Records for the task:
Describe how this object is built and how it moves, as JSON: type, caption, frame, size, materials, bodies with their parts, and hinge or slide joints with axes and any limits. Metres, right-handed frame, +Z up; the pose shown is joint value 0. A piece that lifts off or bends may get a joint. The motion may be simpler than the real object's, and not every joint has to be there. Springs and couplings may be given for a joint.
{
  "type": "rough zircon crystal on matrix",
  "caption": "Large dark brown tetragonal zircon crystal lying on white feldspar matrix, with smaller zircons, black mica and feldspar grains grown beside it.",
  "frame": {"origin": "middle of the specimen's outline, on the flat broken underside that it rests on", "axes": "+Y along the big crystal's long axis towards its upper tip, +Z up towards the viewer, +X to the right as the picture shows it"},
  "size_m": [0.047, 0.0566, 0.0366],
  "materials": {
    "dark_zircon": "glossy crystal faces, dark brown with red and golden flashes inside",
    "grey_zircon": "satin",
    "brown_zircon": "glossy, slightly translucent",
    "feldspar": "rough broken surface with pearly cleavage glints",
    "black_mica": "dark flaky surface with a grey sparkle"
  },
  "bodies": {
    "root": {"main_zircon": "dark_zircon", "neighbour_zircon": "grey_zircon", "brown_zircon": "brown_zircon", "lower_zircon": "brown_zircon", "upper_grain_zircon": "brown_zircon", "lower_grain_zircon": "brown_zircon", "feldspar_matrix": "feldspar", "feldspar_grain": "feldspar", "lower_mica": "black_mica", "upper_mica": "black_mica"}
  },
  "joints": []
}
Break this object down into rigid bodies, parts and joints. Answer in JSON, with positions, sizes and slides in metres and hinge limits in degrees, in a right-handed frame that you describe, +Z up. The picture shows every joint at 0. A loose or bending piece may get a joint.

What is being asked: Write out the records shown above, exactly as they appear.

Written response:
Describe how this object is built and how it moves, as JSON: type, caption, frame, size, materials, bodies with their parts, and hinge or slide joints with axes and any limits. Metres, right-handed frame, +Z up; the pose shown is joint value 0. A piece that lifts off or bends may get a joint. The motion may be simpler than the real object's, and not every joint has to be there. Springs and couplings may be given for a joint.
{
  "type": "rough zircon crystal on matrix",
  "caption": "Large dark brown tetragonal zircon crystal lying on white feldspar matrix, with smaller zircons, black mica and feldspar grains grown beside it.",
  "frame": {"origin": "middle of the specimen's outline, on the flat broken underside that it rests on", "axes": "+Y along the big crystal's long axis towards its upper tip, +Z up towards the viewer, +X to the right as the picture shows it"},
  "size_m": [0.047, 0.0566, 0.0366],
  "materials": {
    "dark_zircon": "glossy crystal faces, dark brown with red and golden flashes inside",
    "grey_zircon": "satin",
    "brown_zircon": "glossy, slightly translucent",
    "feldspar": "rough broken surface with pearly cleavage glints",
    "black_mica": "dark flaky surface with a grey sparkle"
  },
  "bodies": {
    "root": {"main_zircon": "dark_zircon", "neighbour_zircon": "grey_zircon", "brown_zircon": "brown_zircon", "lower_zircon": "brown_zircon", "upper_grain_zircon": "brown_zircon", "lower_grain_zircon": "brown_zircon", "feldspar_matrix": "feldspar", "feldspar_grain": "feldspar", "lower_mica": "black_mica", "upper_mica": "black_mica"}
  },
  "joints": []
}
Break this object down into rigid bodies, parts and joints. Answer in JSON, with positions, sizes and slides in metres and hinge limits in degrees, in a right-handed frame that you describe, +Z up. The picture shows every joint at 0. A loose or bending piece may get a joint.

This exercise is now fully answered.